Saturday, September 4, 2010

Shanghaied in San Francisco

Let me tell you about one of the strangest journeys taken by an early ancestor of mine. That was my Great Uncle Sherman, one of my father's namesakes, a  bachelor along with his brother my Great Uncle John, the namesake of my father's elder brother. Families of years ago dearly loved using names over and over through generation after generation. Back to my story. Since my paternal Grandmother lived just a few houses down the block while I was growing up, there were several occasions to meet her brothers and sisters who visited from their homes in Idaho. That was the state where their parents landed via covered-wagon, but that's another story.

As a child, I was merely introduced to the Uncles as they shook my hand in their old roughened hands and gave me a pat on my back. Hugs and kisses were not passed around the way they are today. Even my father would suffice with a pat on the back saying, "That's my girl."  Anyway, it was only when I became a teenager that Grandmother related the story of how her brother Sherman was shanghaied as he sat in a saloon in San Francisco. She said, "He was very young and being from Boise, Idaho, had no knowledge of a port city like San Francisco.

Apparently, the way her brother Sherman related the tale, he was just sitting at the bar not causing any trouble when a couple of Chinese sailors came in and sat on either side of him. He felt it was strange since there were two empty stools side by side that they passed up in order to sit by him. "Howdy fellas." Sherman had said they just smiled and shook their heads as if to agree that what he said was alright with them.

My Great Uncle claimed he was about to pick up his glass to finish his drink when the two "rough necks" grabbed  his arms and rudely directed him out of the saloon. He remembered stepping down onto the dirt road and felt something hit him hard on the back of the head. Then he blacked out.
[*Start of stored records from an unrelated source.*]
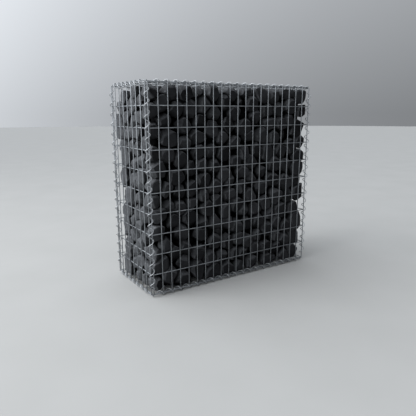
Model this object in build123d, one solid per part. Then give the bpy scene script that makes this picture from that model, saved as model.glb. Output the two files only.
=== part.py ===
from build123d import *
import math
import os
import random

# A free-standing gabion: six flat panels of welded wire mesh, laced together
# along all twelve edges by helical binders and filled with broken stone.
# Lengths are in millimetres. X runs along the wall, Y from front to back and Z up.
# The origin is under the middle of the wall, on the ground.

# Welded mesh panels, between the middles of their edge wires
mesh_length = 1000.0
mesh_depth = 400.0
mesh_height = 1000.0
upright_pitch = 50.0
row_pitch = 100.0
mesh_wire = 4.5
mesh_gap = 0.3

# Helical binders, which thread round the two edge wires of each edge
binder_wire = 4.0
binder_pitch = 50.0
binder_lead = 6.0
binder_gap = 0.3
binder_sides = 6

# Stone fill, laid in courses that reach from row to row
stone_width = 85.0
stone_hollow = 14.0
stone_round = 14.0
fill_gap = 0.3
lid_headroom = 3.0
binder_room = 4.0

# How far the fill stops short of the right end, and how far its back left
# corner is missing, course by course from the ground up
right_end_gaps = (28.0, 27.0, 14.0, 11.0, 30.0, 14.0, 2.0, 4.0, 10.0, 2.0)
back_corner_gaps = (70.0, 75.0, 75.0, 70.0, 100.0, 65.0, 105.0, 50.0, 70.0, 115.0)

# Each panel stands this far outside the corner where its wires end, so that the
# inner wires of two panels that meet pass each other with the mesh gap between them
panel_stand_off = 2 * mesh_wire + mesh_gap

# The binder's flats clear the corners of the two edge uprights by the binder gap
binder_inner = (panel_stand_off + mesh_wire) / math.sqrt(2) + binder_gap
binder_outer = binder_inner + binder_wire
flat_to_corner = 1 / math.cos(math.pi / binder_sides)
binder_reach = binder_outer * flat_to_corner

# An upright binder is centred between its edge uprights. A level one sits closer in,
# on the ends of the cross wires, because the edge wires it holds are inside those.
upright_stand_off = panel_stand_off / 2
level_stand_off = panel_stand_off + mesh_wire / 2 + binder_gap - binder_inner

# Heights of the lowest and highest rows, with the lowest binders on the ground
mesh_bottom = binder_outer + level_stand_off
mesh_top = mesh_bottom + mesh_height
mesh_middle = (mesh_bottom + mesh_top) / 2

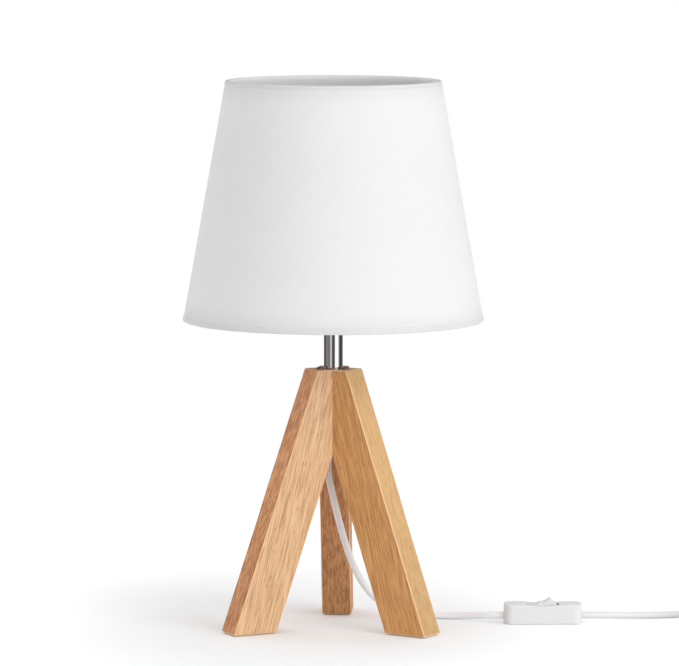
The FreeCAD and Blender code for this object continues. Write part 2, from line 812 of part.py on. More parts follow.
def switch_block():
    """The closed outer form: a rounded bar with bulged ends and a scooped top."""
    side = switch_side_length / 2
    half = switch_width / 2
    tip = switch_length / 2
    block = slab([(-side, -half), (side, -half), ((tip, 0.0), (side, half)), (-side, half),
                  ((-tip, 0.0), (-side, -half))], 0, switch_height)
    uprights = straight_edges(block, lambda way, middle: abs(way.z) > switch_height / 2)
    block = block.makeFillet(switch_corner, uprights)
    flat = 0.1
    top_rim = [edge for edge in block.Edges if edge.BoundBox.ZMin > switch_height - flat]
    block = block.makeFillet(switch_top_round, top_rim)
    foot_rim = [edge for edge in block.Edges if edge.BoundBox.ZMax < flat]
    block = block.makeFillet(switch_foot_round, foot_rim)
    scoop_axis = V(0, -switch_width, switch_height - scoop_depth + scoop_radius)
    return block.cut(Part.makeCylinder(scoop_radius, 2 * switch_width, scoop_axis, V(0, 1, 0)))


wing = 2 * switch_length
cavity_corner = 2.0
cheek_width = 2.2
cheek_half_length = 4.0
roof_bite = 0.5
screw_hole = 1.25
screw_head_hole = 2.2
screw_head_depth = 2.0
channel_radius = cord_radius + running_gap
cord_channel = Part.makeCylinder(channel_radius, wing, V(-wing / 2, 0, switch_split), V(1, 0, 0))


def switch_cavity(low, high):
    room = box(-cavity_half_length, cavity_half_length, -cavity_half_width, cavity_half_width, low, high)
    corners = straight_edges(room, lambda way, middle: abs(way.z) > (high - low) / 2)
    return room.makeFillet(cavity_corner, corners)


def make_top_cover():
    """Upper half: hollow, with the rocker's opening and the two bearing cheeks of its pins."""
    upper = switch_block().common(box(-wing, wing, -wing, wing, switch_split, wing))
    upper = upper.cut(switch_cavity(switch_split, switch_cavity_top))
    roof = switch_cavity_top + roof_bite
    for side in (-1, 1):
        cheek = box(-cheek_half_length, cheek_half_length, -cheek_width / 2, cheek_width / 2,
                    switch_split, roof)
        upper = upper.fuse(placed(cheek, V(0, side * (opening_half_width + cheek_width / 2), 0)))
    for spot_x, spot_y in screw_spots:
        foot = V(spot_x, spot_y, switch_split)
        upper = upper.fuse(Part.makeCylinder(post_radius, roof - switch_split, foot))
        upper = upper.cut(Part.makeCylinder(screw_hole, 4.0, foot))
    upper = upper.cut(box(-opening_half_length, opening_half_length,
                          -opening_half_width, opening_half_width, 0, wing))
    bearing_end = opening_half_width + cheek_width - 0.2
    upper = upper.cut(Part.makeCylinder(pin_radius + running_gap, 2 * bearing_end,
                                        V(0, -bearing_end, rocker_pivot), V(0, 1, 0)))
    return upper.cut(cord_channel).removeSplitter()


def make_bottom_cover():
    """Lower half: a tray with two screw posts."""
    lower = switch_block().common(box(-wing, wing, -wing, wing, 0, switch_split))
    lower = lower.cut(switch_cavity(floor_height, switch_split))
    for spot_x, spot_y in screw_spots:
        spot = V(spot_x, spot_y, 0)
        post_foot = V(spot_x, spot_y, floor_height)
        lower = lower.fuse(Part.makeCylinder(post_radius, switch_split - floor_height, post_foot))
        lower = lower.cut(Part.makeCylinder(screw_hole, switch_split, spot))
        lower = lower.cut(Part.makeCylinder(screw_head_hole, screw_head_depth, spot))
    return lower.cut(cord_channel).removeSplitter()


def make_rocker():
    """Two-way rocker: two finger dips, flared ends, a rounded keel and a pin on each side."""
    tip = (rocker_half_length, rocker_tip)
    flare = (rocker_half_length + rocker_flare, 2.6)
    heel = (rocker_half_length - 2.6, 0.2)
    belly = (3.4, -0.6)
    key = side_slab([
        (-tip[0], tip[1]), ((-rocker_dip_place, rocker_dip), (0.0, rocker_ridge)),
        ((rocker_dip_place, rocker_dip), tip), flare, heel, belly,
        ((0.0, -rocker_keel), (-belly[0], belly[1])), (-heel[0], heel[1]), (-flare[0], flare[1])],
        rocker_half_width)
    edge_round = 0.6
    top_edges = [edge for edge in key.Edges if edge.BoundBox.ZMin > rocker_dip - edge_round
                 and edge.CenterOfMass.Length > rocker_ridge + edge_round]
    key = key.makeFillet(edge_round, top_edges)
    pin_end = opening_half_width + cheek_width - 0.6
    pins = Part.makeCylinder(pin_radius, 2 * pin_end, V(0, -pin_end, 0), V(0, 1, 0))
    return key.fuse(pins).removeSplitter()


def tilted(shape):
    """Own frame of the rocker, pivot at the origin, to the rest position: right end up."""
    copy = shape.copy()
    copy.rotate(ORIGIN, V(0, 1, 0), -rocker_tilt)
    copy.translate(V(0, 0, rocker_pivot))
    return switch_part(copy)


bridge_half_length = 5.0
bridge_half_width = 2.0
bridge_thickness = 0.6
save("switch_top_cover", switch_part(make_top_cover()))
save("switch_bottom_cover", switch_part(make_bottom_cover()))
save("switch_rocker", tilted(make_rocker()))
bridge = box(-bridge_half_length, bridge_half_length, -bridge_half_width, bridge_half_width,
             -rocker_keel - bridge_thickness, -rocker_keel)
save("switch_bridge", tilted(bridge))

# two fixed contacts on the tray's floor, each a strip with a raised tip and a screwed post
strip_in = 4.2
strip_out = 17.0
strip_sheet = 0.8
strip_tip = 1.1
contact_post = 2.2
contact_head_radius = 1.9
contact_head_height = 1.3
post_top = floor_height + 3.0
contacts = []
contact_screws = []
for side in (-1, 1):
    strip = side_slab([(side * strip_in, floor_height), (side * strip_out, floor_height),
                       (side * strip_out, floor_height + strip_sheet),
                       (side * (strip_in + 1.8), floor_height + strip_sheet),
                       (side * (strip_in + 1.0), floor_height + strip_tip),
                       (side * strip_in, floor_height + strip_tip)], contact_post)
    post = box(-contact_post, contact_post, -contact_post, contact_post,
               floor_height + strip_sheet, post_top)
    contacts.append(switch_part(strip.fuse(placed(post, V(side * terminal_x, 0, 0))).removeSplitter()))
    head = Part.makeCylinder(contact_head_radius, contact_head_height, V(side * terminal_x, 0, post_top))
    contact_screws.append(switch_part(head))
save("switch_contacts", *contacts)
save("contact_screws", *contact_screws)

clamp_half_length = 1.8
clamp_half_width = 3.6
saddle = box(-clamp_half_length, clamp_half_length, -clamp_half_width, clamp_half_width,
             switch_split, switch_cavity_top)
save("cord_clamps", *[switch_part(placed(saddle, V(side * clamp_x, 0, 0)).cut(cord_channel))
                      for side in (-1, 1)])

cover_screw_head = 2.1
cover_screw_shank = 1.15
cover_screw_low = 0.4
cover_screw_end = 9.2
cover_screw_point = 0.8
housing_screw = turned([
    (0.0, cover_screw_low), (cover_screw_head, cover_screw_low), (cover_screw_head, screw_head_depth),
    (cover_screw_shank, screw_head_depth), (cover_screw_shank, cover_screw_end - cover_screw_point),
    (0.0, cover_screw_end)])
save("housing_screws", *[switch_part(placed(housing_screw, V(x, y, 0))) for x, y in screw_spots])

# ---- plug -----------------------------------------------------------------------------------------
plug_end = tail_route[-1]


def plug_part(shape):
    """Own frame: pins along +X, cord's end at the origin, axis at mid thickness."""
    return placed(shape, plug_end, -90.0)


def turned_along(steps):
    """A solid of revolution about the plug's X axis from a profile of (place, radius) steps."""
    face = Part.Face(outline(steps, lambda x, r: V(x, 0, r)))
    return face.revolve(ORIGIN, V(1, 0, 0), 360).Solids[0]


def along(radius, start, length, y=0.0):
    """A rod of the plug, along its X axis."""
    return Part.makeCylinder(radius, length, V(start, y, 0), V(1, 0, 0))


def make_plug_body():
    """Flat moulded body that narrows to a ribbed strain relief."""
    half = plug_half_width
    thick = plug_thickness / 2
    waist = relief_length + 3.0
    tail = waist - 6.0
    shoulder = waist + 10.0
    hollow = (waist + 6.0, half / 2)
    plan = slab([(tail, -plug_waist_width + 1.0), (tail + 6.0, -plug_waist_width),
                 ((hollow[0], -hollow[1]), (shoulder, -half + 1.2)), (plug_face, -half), (plug_face, half),
                 (shoulder, half - 1.2), (hollow, (waist, plug_waist_width)),
                 (tail, plug_waist_width - 1.0)], -thick, thick)
    side = side_slab([(tail, -relief_large_radius), (waist, -plug_waist_thickness), (shoulder - 1.0, -thick),
                      (plug_face, -thick), (plug_face, thick), (shoulder - 1.0, thick),
                      (waist, plug_waist_thickness), (tail, relief_large_radius)], 2 * half)
    body = plan.common(side)
    rims = straight_edges(body, lambda way, middle: abs(way.x) > plug_length / 2
                          and abs(middle.y) > half - plug_round)
    body = body.makeFillet(plug_round, rims)
    relief = turned_along([(0.0, 0.0), (0.0, relief_small_radius), (relief_length, relief_large_radius),
                           (relief_length, 0.0)])
    taper = (relief_large_radius - relief_small_radius) / relief_length
    for step in range(relief_grooves):
        groove_x = 3.0 + groove_pitch * step
        floor = relief_small_radius - 0.35 + taper * groove_x
        groove = along(2 * relief_large_radius, groove_x, groove_width)
        relief = relief.cut(groove.cut(along(floor, groove_x, groove_width)))
    return body.fuse(relief).removeSplitter()


plug_face = relief_length + plug_length
pin_root = plug_face - pin_socket
sleeve_end = plug_face + sleeve_length
pin_end = plug_face + plug_pin_length
pin_flat = 0.7
plug_body = make_plug_body()
plug_pins = []
plug_sleeves = []
for side in (-1, 1):
    y = side * plug_pin_spacing / 2
    plug_body = plug_body.cut(along(sleeve_radius, pin_root, pin_socket, y))
    pin = turned_along([
        (pin_root, 0.0), (pin_root, pin_core_radius), (sleeve_end, pin_core_radius),
        (sleeve_end, plug_pin_radius), (pin_end - 1.6, plug_pin_radius),
        ((pin_end - 0.4, 1.5), (pin_end, pin_flat)), (pin_end, 0.0)])
    plug_pins.append(plug_part(placed(pin, V(0, y, 0))))
    sleeve = along(sleeve_radius, pin_root, pin_socket + sleeve_length, y)
    sleeve = sleeve.cut(along(pin_core_radius, pin_root, pin_socket + sleeve_length, y))
    plug_sleeves.append(plug_part(sleeve))
save("plug_body", plug_part(plug_body))
save("plug_pins", *plug_pins)
save("plug_sleeves", *plug_sleeves)
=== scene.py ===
import math
from collections import namedtuple

import bmesh
import bpy
from mathutils import Matrix, Vector


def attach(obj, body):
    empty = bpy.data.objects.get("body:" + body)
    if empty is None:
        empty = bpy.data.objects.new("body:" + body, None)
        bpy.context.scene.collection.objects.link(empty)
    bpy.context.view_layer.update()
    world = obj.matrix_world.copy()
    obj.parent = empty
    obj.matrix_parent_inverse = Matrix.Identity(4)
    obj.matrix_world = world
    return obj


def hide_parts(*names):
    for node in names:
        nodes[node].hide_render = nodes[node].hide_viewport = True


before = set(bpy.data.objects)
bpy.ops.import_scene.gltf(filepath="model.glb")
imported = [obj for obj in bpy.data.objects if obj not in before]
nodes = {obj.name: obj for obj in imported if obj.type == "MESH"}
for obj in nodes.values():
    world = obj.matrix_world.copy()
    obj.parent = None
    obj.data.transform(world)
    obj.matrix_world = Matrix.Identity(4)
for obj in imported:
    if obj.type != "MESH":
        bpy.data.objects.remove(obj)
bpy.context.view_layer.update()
MM = 0.001
UP = (0, 0, 1)


def mm(*values):
    """A point or a list of sizes in millimetres, as metres."""
    return tuple(value * MM for value in values)


def polar(radius, angle, z=0.0):
    """A point at a radius and an angle in degrees round the lamp's axis."""
    turn = math.radians(angle)
    return Vector((radius * math.cos(turn), radius * math.sin(turn), z))


# ---- camera -------------------------------------------------------------------------------------
photo_width = 679
focal_pixels = 4850.9
sensor_width = 36.0
near_clip, far_clip = 0.05, 200.0
camera_distance = 3.5121
camera_height = 0.5762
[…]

When Sherman finally awakened he was aware of being in the hold of a rocking ship that smelled foul. He also realized he had a bump on the back of his head "big as an apple." No doubt it was true that this was "the worst hangover" he'd ever had. He sort of passed out again. The next time he awoke, he was  yanked out of his stupor by another Chinese sailor who spoke broken English. "Get up and sign paper. You must work."

For many days aboard the cargo ship, he worked on the upper deck hauling sails. There were several other men too, all shanghaied, surviving on some kind of distasteful liquid and flavorless rice, with bits of fish now and then. Sherman was not a robust man and his new diet and strenuous exercise left him with muscle, bone and sunburned flesh. He's said, "At the beginning I ate, then threw it all up over the side of the ship. After awhile my stomach settled and I became a real deckhand."

I don't remember how long Grandmother said her brother was away. Certainly his parents and siblings were worried not hearing from him. Uncle John, his older brother, had stayed in Idaho to continue working as a lumberjack, instead of going with him to San Francisco. John decided "Sherman probably found a woman and now he's a goner."

Well, one day Sherman finally did arrive back in Idaho, thinner, stronger and "brown as a bear." And much wiser I'm sure. He had learned some Chinese. As a signed-on conscript, he'd had to fulfill his contract before being returned to San Francisco's port and told he could go home. He had earned enough money for a train ticket home to Boise. Over the late 1800's and into the early 1900's this practice of forcibly conscripting badly needed sailors was somewhat legal. Many young men had similar shanghai experiences.

That's the story told to me about my Great Uncle Sherman. It seems no one has been able to prove it true or fantasy. I like to believe he was indeed Shanghaied.